A LINK tag is used to bound a URL of a sub-page linked to the present page. 
The sub-page can reside locally with the present page being processed or at another 
web site. The LINK tag instructs web mining engine 70 to load or initiate another 
instance of itself. The new instance will load the URL page and the template file 
passed in the attributes. A child content tree is formed from the linked page content 
The parent web mining engine process sleeps until the child engine process has fully 
mined or scraped the linked page. Once a linked page is processed and the process 
returns, the child web mining engine instance is shut down and a child content tree is 
returned. The child content tree is then inserted into the parent tree as a branch node. 

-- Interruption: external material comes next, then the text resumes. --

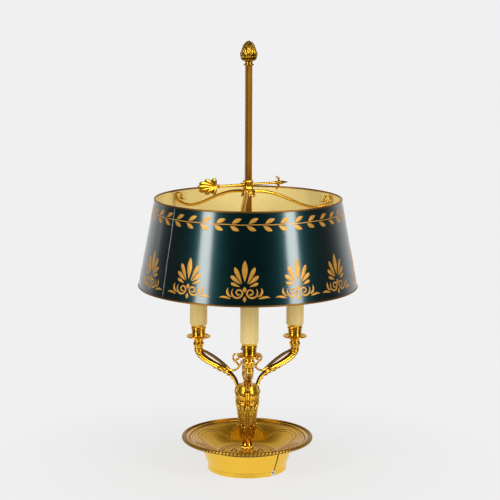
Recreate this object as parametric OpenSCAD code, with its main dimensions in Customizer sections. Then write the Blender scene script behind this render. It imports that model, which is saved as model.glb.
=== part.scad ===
// Bouillotte lamp: a brass dish on a foot band, three scrolled candle arms,
// and a tole shade that slides on a square upright and is held by an arrow key.
// Millimetres, +Z up, origin on the axis at the level the foot stands on.

/* [Foot] */
// Radius of the foot band where it stands
foot_r = 59; // [54:0.5:64]
// Height of the foot band
foot_h = 35; // [30:0.2:38]
// Outward flare of the band at its top
foot_flare = 10; // [8:0.5:12]
// Height of the upright part at the bottom of the band
foot_upright = 7.5; // [4:0.5:12]
// Sheet thickness of the foot band
foot_wall = 1.6; // [1:0.1:2.4]
// Bearing of the band's lap seam and cord hole
foot_seam_az = 310; // [290:1:330]
// Outside radius of the cord bushing
bushing_r = 3.6; // [3:0.1:4.5]
// Radius of the hole through the cord bushing
bushing_bore_r = 2; // [1.5:0.1:2.5]
// Thickness of the baize pad under the base
felt_t = 2; // [1:0.1:2.5]
// Thickness of the board that closes the base
board_t = 2.5; // [2:0.1:3.5]
// Outside radius of the iron weight
weight_r = 50; // [40:0.5:52]
// Radius of the hole in the iron weight
weight_hole_r = 24; // [23:0.5:30]
// Thickness of the iron weight
weight_t = 9; // [6:0.2:11]

/* [Dish] */
// Radius of the dish over its border
dish_r = 97.6; // [92:0.2:106]
// Radius of the flat floor of the dish
dish_floor_r = 40; // [36:0.5:44]
// Rise of the hollow wall of the dish
dish_rise = 23; // [16:0.5:26]
// Width of the flat ledge inside the border
dish_ledge = 7; // [4:0.2:10]
// Thickness of the dish
dish_wall = 2; // [1.4:0.1:3]
// Height of the gadrooned border
border_h = 5.4; // [4:0.2:7]
// Number of gadroons round the border
border_count = 72; // [48:4:96]

/* [Stem] */
// Radius of the leaf collar that stands in the dish
stem_foot_r = 18.6; // [15:0.2:22]
// Height of the leaf collar
stem_foot_h = 11; // [8:0.5:14]
// Radius of the plain neck
neck_r = 8; // [7:0.1:9.5]
// Height of the plain neck
neck_h = 9; // [6:0.5:12]
// Radius at the bottom of the leaf quiver
quiver_foot_r = 9; // [8.2:0.1:10]
// Radius at the top of the leaf quiver
quiver_top_r = 16.2; // [14:0.1:18]
// Height of the leaf quiver
quiver_h = 54; // [45:1:70]
// Widest radius of the crown
crown_r = 20.8; // [20.6:0.1:23]
// Height of the crown to the top of its dome
crown_h = 30; // [28:0.5:34]
// Radius of the dome's flat top
dome_r = 10.5; // [9:0.1:11.5]
// Outside radius of the tie tube through the stem
tube_r = 5; // [4:0.1:6]
// Bore radius of the tie tube
tube_bore_r = 3.5; // [2.5:0.1:3.8]

/* [Candle arms] */
// Number of candle arms
arm_count = 3; // [3:1:3]
// Bearing of the first candle arm
arm_az = 271.8; // [262:0.2:280]
// Distance of each candle from the axis
arm_r = 83.6; // [76:0.5:92]
// Distance of each arm's root from the axis
arm_root_r = 16.8; // [16.4:0.1:17.2]
// Height of the arm's seat above the bottom of the crown
arm_rise = 75; // [70:0.5:84]
// Radius of the arm's neck under the knop
arm_neck_r = 5.9; // [5.8:0.1:6.6]
// Radius of the tenon at the arm's root
tenon_r = 3; // [2.6:0.1:3.2]
// Radius of the small scroll beside the upright
volute_r = 6.7; // [6:0.1:7.2]

/* [Candle fittings] */
// Height of the knop under each drip pan
knop_h = 15; // [12:0.5:18]
// Widest radius of the knop
knop_r = 7.7; // [7.3:0.1:8.8]
// Radius of each drip pan
pan_r = 18.2; // [16:0.1:21]
// Height of each drip pan
pan_h = 4; // [3:0.1:5.5]
// Radius at the top of each candle cup
cup_r = 12.2; // [11.6:0.1:12.8]
// Height of each candle cup
cup_h = 19; // [14:0.2:22]
// Wall of the candle cup
cup_wall = 1.2; // [0.8:0.1:1.5]
// Outside radius of each candle sleeve
sleeve_r = 13.1; // [12.9:0.1:13.8]
// Length of each candle sleeve
sleeve_h = 85; // [75:1:90]
// How far the candle sleeve's wall overlaps the cup's rim
sleeve_seat = 0.4; // [0.2:0.1:0.6]
// Height of the lamp holder's body
holder_h = 34; // [30:0.5:40]
// Radius of the lamp holder's socket
socket_r = 7.3; // [7.1:0.1:8]
// Radius of the bulb's screw cap
cap_r = 6.9; // [6.5:0.05:7]
// Length of the bulb's screw cap
cap_h = 22; // [20:0.5:25]
// Radius of the bulb's ball
bulb_r = 20; // [17:0.5:21]
// Height of the bulb's glass above its cap
bulb_h = 51; // [46:0.5:54]
// Outside radius of the threaded nipples
nipple_r = 4.9; // [4:0.1:5]

/* [Upright] */
// Side of the square upright bar
rod_side = 8; // [7:0.1:8.4]
// Length of the upright above the crown
rod_rise = 471.2; // [440:0.2:540]
// Bearing of the face that the arrow key bears on
rod_az = 207; // [195:1:220]
// Height of the turned baluster round the foot of the upright
baluster_h = 38; // [34:0.5:42]
// Widest radius of the baluster
baluster_r = 7.8; // [7.4:0.1:8]

/* [Finial] */
// Height of the finial
finial_h = 36.4; // [32:0.2:46]
// Widest radius of the finial
finial_r = 12.2; // [10:0.1:14]
// Radius of the finial's flange
finial_flange_r = 7.6; // [7:0.1:9]
// Radius of the finial's screw
finial_stud_r = 2.5; // [2:0.1:3]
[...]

The linked mining process can continue for multiple levels of linked pages before it 
returns to the parent engine process. The LINK tag should be used only on links that 
contain sub-content needing to be extracted. A web page may have one or more links 
that do not require extraction. When the template is created using the LINK tag, the 
determination of whether a sub-page should be mined is made. A TEMPLATE 
attribute of the LINK tag is used to identify the template for the sub-page when 
parsing the sub-page identified by the URL. 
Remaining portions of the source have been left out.